**Collected material:**
++++++++++++++++++++

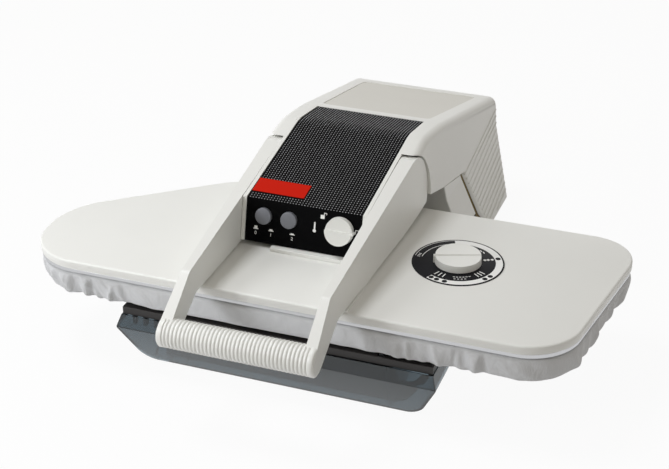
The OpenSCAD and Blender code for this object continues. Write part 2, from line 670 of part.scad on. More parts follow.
// The wide rear: balls at the top corners and rounds below the final cut, all moved in by d
below = 4;
rear_run = (rear_top[0] - 3 - rear_foot[0]) / (rear_top[1] - rear_foot[1]);
module shell_hull(d) hull() for (s = [-1, 1]) {
    for (p = [[190, bend[1] + 79 * (crest[1] - bend[1]) / (crest[0] - bend[0])], [crest[0] - 14, crest[1] - 3],
              [crest[0] + 16, crest[1] - 3.2], band_end, [head_back - edge_r + 3, rear_top[1] + 3.4]])
        translate([s * (head_half(p[1]) - edge_r), min(p[0], head_back - edge_r), p[1] - edge_r * 1.02])
            sphere(r = edge_r - d, $fn = 28);
    for (y = [190, rear_foot[0] - edge_r - below * rear_run])
        translate([s * (head_half(rear_foot[1]) - edge_r), y, rear_foot[1] - below])
            cylinder(h = 1, r = edge_r - d, $fn = 28);
}
module flare(d) intersection() {
    along(300, 300) polygon([[-flare_half + d, flare_z], [flare_half - d, flare_z],
                             [skirt_half - d, rear_foot[1]], [skirt_half - d, rear_foot[1] - 2 * below],
                             [-skirt_half + d, rear_foot[1] - 2 * below], [-skirt_half + d, rear_foot[1]]]);
    across(-skirt_half, 2 * skirt_half) polygon([
        [300, flare_z + 1], [rear_foot[0] + (flare_z + 1 - rear_foot[1]) * rear_run - 1 - d, flare_z + 1],
        [rear_foot[0] - 2 * below * rear_run - 1 - d, rear_foot[1] - 2 * below], [300, rear_foot[1] - 2 * below]]);
}
// What lies in front of the wide rear's lower edge
module arch_cut() polygon(concat([[100, -200], [100, arch[0][1]]], arch,
    [gap_top, gap_mid, gap_foot, [gap_foot[0], rear_foot[1]], [600, rear_foot[1]], [600, -200]]));

module recess(r) translate(pivot) circle(r = r, $fn = 48);
module head_housing() color(cream) on_arm() difference() {
    union() {
        // Wide rear
        difference() {
            union() {
                shell_hull(0);
                flare(0);
            }
            shell_hull(wall);
            flare(wall);
            across(-200, 400) arch_cut();
            translate([-200, 0, -200]) cube([400, notch_y + 3, 400]);
        }
        // Narrow front
        difference() {
            across(-core_half, 2 * core_half) core_side(0);
            across(-core_half + wall, 2 * (core_half - wall)) core_side(wall);
        }
        // Round walls behind the ends of the handle's arms
        intersection() {
            both() across(core_half - wall, 40) intersection() {
                recess(recess_r + 2);
                translate([notch_y + 3, arch[1][1] - 4]) square([60, crest[1] - 14 - arch[1][1] + 4]);
            }
            along(200, 100) polygon([for (k = [[-1, 1], [1, 1], [1, 0], [-1, 0]])
                let (z = 90 * k[1]) [k[0] * (head_half(z) - 1), z]]);
        }
    }
    // Room for the round ends of the handle's arms
    both() across(core_half, 60) recess(recess_r);
    // Seats of the band, the panel and the top cover
    across(-band_half - seat_gap, 2 * (band_half + seat_gap)) skin_seat(sink + skin_t);
    top_cover_block(seat_gap, 8);
    // Holes for the buttons and the selector
    translate([0, panel_foot[0], panel_foot[1]]) rotate([90 - lean, 0, 0]) {
        for (p = button_at) translate([p[0], p[1], -20]) cylinder(h = 30, r = button_r + 0.4, $fn = 48);
        translate([selector_at[0], selector_at[1], -20]) cylinder(h = 30, r = 5, $fn = 32);
    }
    // Holes for the handle's bushes
    axle(pivot, -core_half - 1, 2 * core_half + 2, shaft_r + 3);
}

// The sunk cover on the head's sloping top, wider towards the rear, with g added all round
cover_front = 352;
cover_back = head_back - 18;
module top_cover_block(g, h) {
    slope = atan2(rear_top[1] - band_end[1], rear_top[0] - band_end[0]);
    translate([0, band_end[0], band_end[1] - sink - skin_t]) rotate([slope, 0, 0]) linear_extrude(h) polygon([
        [-band_half - 1 - g, cover_front - band_end[0] - g], [band_half + 1 + g, cover_front - band_end[0] - g],
        [band_half + 10 + g, cover_back - band_end[0] + g], [-band_half - 10 - g, cover_back - band_end[0] + g]]);
}
module top_cover() color(pale) on_arm() top_cover_block(0, skin_t);

module grille_band() color(black) on_arm() across(-band_half, 2 * band_half)
    strip(moved_down(band_path, sink), skin_t);

module control_panel() color(black) on_panel() difference() {
    translate([-band_half, 0, -sink - skin_t]) cube([2 * band_half, panel_len - 0.8, skin_t]);
    for (p = button_at) translate([p[0], p[1], -10]) cylinder(h = 20, r = button_r + 0.25, $fn = 48);
    translate([selector_at[0], selector_at[1], -10]) cylinder(h = 20, r = 4, $fn = 32);
}

module push_button(i) color([0.45, 0.46, 0.48]) on_panel() translate([button_at[i][0], button_at[i][1], -8]) {
    cylinder(h = 8 + 4, r = button_r, $fn = 48);
    translate([0, 0, -2]) cylinder(h = 2, r = 3, $fn = 32);
}
module button_left() push_button(0);
module button_right() push_button(1);

module selector_knob() color(cream) on_panel() translate([selector_at[0], selector_at[1], 0.6 - sink]) difference() {
    union() {
        cylinder(h = selector_h, r = selector_r, $fn = 64);
        translate([selector_r - 4, -1.2, 0]) cube([5.5, 2.4, selector_h]);
    }
    translate([-selector_r - 5, 1.2, selector_h - 2]) cube([2 * selector_r + 10, selector_r + 5, 3]);
    translate([0, 0, -1]) cylinder(h = 5, r = 3, $fn = 32);
}
module selector_spindle() color(steel) on_panel()
    translate([selector_at[0], selector_at[1], -14]) cylinder(h = 18.6 - sink, r = 3, $fn = 32);

module control_board() color([0.12, 0.35, 0.2]) on_panel() {
    translate([-band_half + 6, 6, -24]) cube([2 * band_half - 12, panel_len - 14, 1.6]);
    for (x = [-band_half + 10, band_half - 10]) translate([x, 12, -24])
        cylinder(h = 24 - wall, r = 2.5, $fn = 24);
}
module panel_switches() color(charcoal) on_panel() {
    for (p = button_at) translate([p[0] - 6, p[1] - 6, -22.4]) cube([12, 12, 22.4 - 8 - 2 - button_travel - 0.5]);
    translate([selector_at[0] - 9, selector_at[1] - 9, -22.4]) difference() {
        cube([18, 18, 12]);
        translate([9, 9, 7.8]) cylinder(h = 5, r = 3 + run_gap, $fn = 32);
    }
}

module front_lip() color(cream) on_arm() difference() {
    translate([-35, panel_foot[0] - 6, 0]) cube([35 + core_half - 0.5, 9, panel_foot[1] - 1]);
    translate([89 - rail_w - seat_gap, panel_foot[0] - 7, -1]) cube([rail_w, 11, 1 + rail_h + seat_gap]);
}

// Two pressed cheeks on a foot plate, from the hinge over the base to the plate
module head_beam() color(steel) on_arm() {
    both() difference() {
        union() {
            across(cheek_in, cheek_t) polygon(rounded([
                [mount_y[0] - 3, beam_foot_z, 0], [mount_y[0] - 3, 26, 8], [190, 52, 14], [258, 52, 20], [400, 22, 40],
                [hinge_at[0] + 16, hinge_at[1] - plate_z + 20, 13], [hinge_at[0] + 16, hinge_at[1] - plate_z - 15, 13],
                [hinge_at[0] - 15, hinge_at[1] - plate_z - 15, 13], [hinge_at[0] - 19, hinge_at[1] - plate_z + 13, 5],
                [360, 0, 20], [320, beam_foot_z, 10], [mount_y[1] + 3, beam_foot_z, 0]]));
            axle([hinge_at[0], hinge_at[1] - plate_z], cheek_in, cheek_t + 5, hinge_r + 5);
        }
        axle([hinge_at[0], hinge_at[1] - plate_z], cheek_in - 1, cheek_t + 8, hinge_r + run_gap);
        axle(pivot, cheek_in - 1, cheek_t + 2, shaft_r + run_gap);
    }
    translate([-cheek_in - cheek_t, mount_y[0] - 3, beam_foot_z])
        cube([2 * (cheek_in + cheek_t), mount_y[1] - mount_y[0] + 6, 3]);
}

module handle_bushes() color(brass) on_arm() both() difference() {
    union() {
        axle(pivot, core_half - wall, wall, shaft_r + 3);
        axle(pivot, core_half - wall - 1.5, 1.5, shaft_r + 5);
    }
    axle(pivot, core_half - wall - 3, wall + 6, shaft_r + run_gap);
}

// Screws that hold the beam's foot to the mount, and the housing to the beam
module head_screws() color(steel) on_arm() for (x = [-36, 36], y = [mount_y[0] + 12, mount_y[1] - 12])
    translate([x, y, beam_foot_z + 3]) cylinder(h = 2.5, r = 4.5, $fn = 32);

// The handle

// Side of an arm, moved in by d
module arm_side(d) polygon(concat(
    [for (i = [0:14]) let (a = 98 - (98 + 42) * i / 14) pivot + (arm_end_r - d) * [cos(a), sin(a)]],
    corner([pivot[0], arm_low + d + 6], [170, arm_low + d], [elbow_foot[0], elbow_foot[1] + d], 60, 4),
    corner([170, arm_low + d], elbow_foot + [d * 0.3, d], [grip_at[0] + 8, grip_at[1] - 11 + d], 10, 5),
    [for (i = [0:10]) let (a = -60 - 165 * i / 10) grip_at + (grip_r - d) * [cos(a), sin(a)]],
    corner([grip_at[0] - 10, grip_at[1] + 10 - d], elbow_top + [d * 0.4, -d], pivot + [0, arm_end_r - d], 9, 5)));
// Plan of the left-hand arm's outside: it widens towards the shaft; d moves it in
module arm_plan(d) polygon([
    [core_half + move_gap, -120], [grip_half - d, -120], [grip_half - d, elbow_top[0]],
    [arm_half - d, 190], [arm_half - d, 300], [core_half + move_gap, 300]]);

module arm_solid(d, liner) intersection() {
    across(core_half, arm_half - core_half + 1) arm_side(d);
    translate([0, 0, -100]) linear_extrude(250) difference() {
        arm_plan(d);
        if (liner > 0) translate([core_half - 1, -200]) square([liner + 1 + move_gap, 600]);
    }
}
// One hollow arm, open on its inner side, with a boss for the shaft; its foot is a saddle on the grip
module handle_arm() difference() {
    union() {
        difference() {
            arm_solid(0, 0);
            translate([-1, 0, 0]) arm_solid(arm_wall, 0);
        }
        intersection() {
            axle(pivot, core_half + move_gap, arm_half - core_half, shaft_r + 5);
            arm_solid(0, 0);
        }
    }
    axle(pivot, core_half, arm_half - core_half - 4, shaft_r);
    axle(grip_at, core_half - 2, 40, grip_r - 2);
}
module handle_arm_left() color(cream) on_arm() mirror([1, 0, 0]) handle_arm();
module handle_arm_right() color(cream) on_arm() handle_arm();

// Flat plates that close the arms' inner sides
module arm_liners() color(cream) on_arm() both() difference() {
    across(core_half + move_gap, arm_wall - 0.5) arm_side(arm_wall + seat_gap);
    axle(pivot, core_half - 1, 20, shaft_r + 5 + seat_gap);
    axle(grip_at, core_half - 2, 40, grip_r + 0.5);
}

// The grip is a ribbed sleeve: flat-bottomed grooves between round rings
module grip() color(cream) on_arm() translate([0, grip_at[0], grip_at[1]]) rotate([0, 90, 0]) {
    pitch = 2 * (core_half + move_gap) / grip_rings;
    difference() {
        translate([0, 0, -grip_half]) cylinder(h = 2 * grip_half, r = grip_r, $fn = 64);
        for (i = [0:grip_rings]) translate([0, 0, -core_half - move_gap + i * pitch]) rotate_extrude($fn = 64)
            translate([grip_r - 1.2, -0.7]) square([3, 1.4]);
        cylinder(h = 2 * grip_half - 8, r = grip_r - 7, center = true, $fn = 48);
        for (s = [0, 1]) mirror([0, 0, s]) translate([0, 0, core_half + move_gap - 0.1]) saddle_room();
    }
}
// Room for an arm's foot over the sleeve
module saddle_room() difference() {
    cylinder(h = 30, r = grip_r + 5, $fn = 48);
    translate([0, 0, -1]) cylinder(h = 40, r = grip_r - 2.1, $fn = 64);
}
module grip_core() color(steel) on_arm() translate([0, grip_at[0], grip_at[1]]) rotate([0, 90, 0])
    cylinder(h = 2 * grip_half - 8, r = grip_r - 7, center = true, $fn = 48);

module handle_shaft() color(steel) on_arm() axle(pivot, -arm_half + 4, 2 * arm_half - 8, shaft_r);

// Levers on the handle's shaft point to the rear and press the lift switch when the handle is pulled up
module shaft_levers() color(steel) on_arm() both() difference() {
    union() {
        axle(pivot, lever_in, lever_t, shaft_r + 5);
        across(lever_in, lever_t) polygon([pivot + [0, -7], pivot + [lever_len, -lever_end_r],
            pivot + [lever_len, lever_end_r], pivot + [0, 9]]);
        axle(pivot + [lever_len, 0], lever_in, lever_t, lever_end_r);
    }
    axle(pivot, lever_in - 1, lever_t + 2, shaft_r);
}
module lift_switch() color(charcoal) on_arm() both()
    translate([lever_in - 4, pivot[0] + lever_len - 12, pivot[1] - lever_end_r - lift_drop - 14])
        cube([cheek_in - lever_in + 4, 24, 14]);

rubber_feet();
base_tray();
base_cover();
base_deck();
tank_rails();
board_panel();
board_pad();
board_cover();
hinge_brackets();
hinge_shaft();
hinge_bushes();
lift_springs();
water_pump();
pump_hose();
tank_coupling();
mains_gland();
base_screws();
tank_shell();
tank_lid();
filler_cap();
tank_valve();
tank_filter();
head_housing();
top_cover();
grille_band();
control_panel();
head_beam();
handle_bushes();
control_board();
panel_switches();
front_lip();
plate_cover();
plate_rails();
heat_plate();
plate_mount();
heating_element();
steam_chamber();
steam_tube();
steam_valve();
insulation_sheet();
thermostat();
thermal_fuse();
dial_disc();
head_screws();
handle_arm_left();
handle_arm_right();
arm_liners();
grip();
grip_core();
handle_shaft();
shaft_levers();
lift_switch();
button_left();
button_right();
selector_knob();
selector_spindle();
dial_knob();
dial_spindle();
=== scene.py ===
"""Steam ironing station, closed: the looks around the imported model."""

import math
import random

import bmesh
import bpy
from mathutils import Matrix, Vector


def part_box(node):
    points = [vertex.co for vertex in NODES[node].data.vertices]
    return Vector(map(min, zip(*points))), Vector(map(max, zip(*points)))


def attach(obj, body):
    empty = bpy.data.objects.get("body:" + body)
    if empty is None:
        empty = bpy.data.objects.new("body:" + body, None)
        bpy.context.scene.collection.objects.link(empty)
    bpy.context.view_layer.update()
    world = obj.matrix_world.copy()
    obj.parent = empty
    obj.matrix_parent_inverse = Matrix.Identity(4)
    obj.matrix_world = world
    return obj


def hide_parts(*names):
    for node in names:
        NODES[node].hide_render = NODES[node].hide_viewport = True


bl_info = {
    "name": "Steam ironing station",
    "version": (1, 0, 0),
    "blender": (4, 5, 0),
    "location": "View3D > Sidebar > Ironing",
    "description": "Builds a clam-shell steam press for ironing around its packed model",
    "category": "Object",
}

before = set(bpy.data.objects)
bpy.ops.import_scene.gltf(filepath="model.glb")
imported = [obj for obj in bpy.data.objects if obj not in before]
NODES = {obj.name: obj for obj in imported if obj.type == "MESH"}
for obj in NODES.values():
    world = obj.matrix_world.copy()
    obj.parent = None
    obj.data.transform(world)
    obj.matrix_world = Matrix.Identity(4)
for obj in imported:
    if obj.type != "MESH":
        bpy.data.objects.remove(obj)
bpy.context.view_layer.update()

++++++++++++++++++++

Output the line that contains "before = set(bpy.data.objects)", followed by every later line in the listing, with no line omitted and none added.

before = set(bpy.data.objects)
bpy.ops.import_scene.gltf(filepath="model.glb")
imported = [obj for obj in bpy.data.objects if obj not in before]
NODES = {obj.name: obj for obj in imported if obj.type == "MESH"}
for obj in NODES.values():
    world = obj.matrix_world.copy()
    obj.parent = None
    obj.data.transform(world)
    obj.matrix_world = Matrix.Identity(4)
for obj in imported:
    if obj.type != "MESH":
        bpy.data.objects.remove(obj)
bpy.context.view_layer.update()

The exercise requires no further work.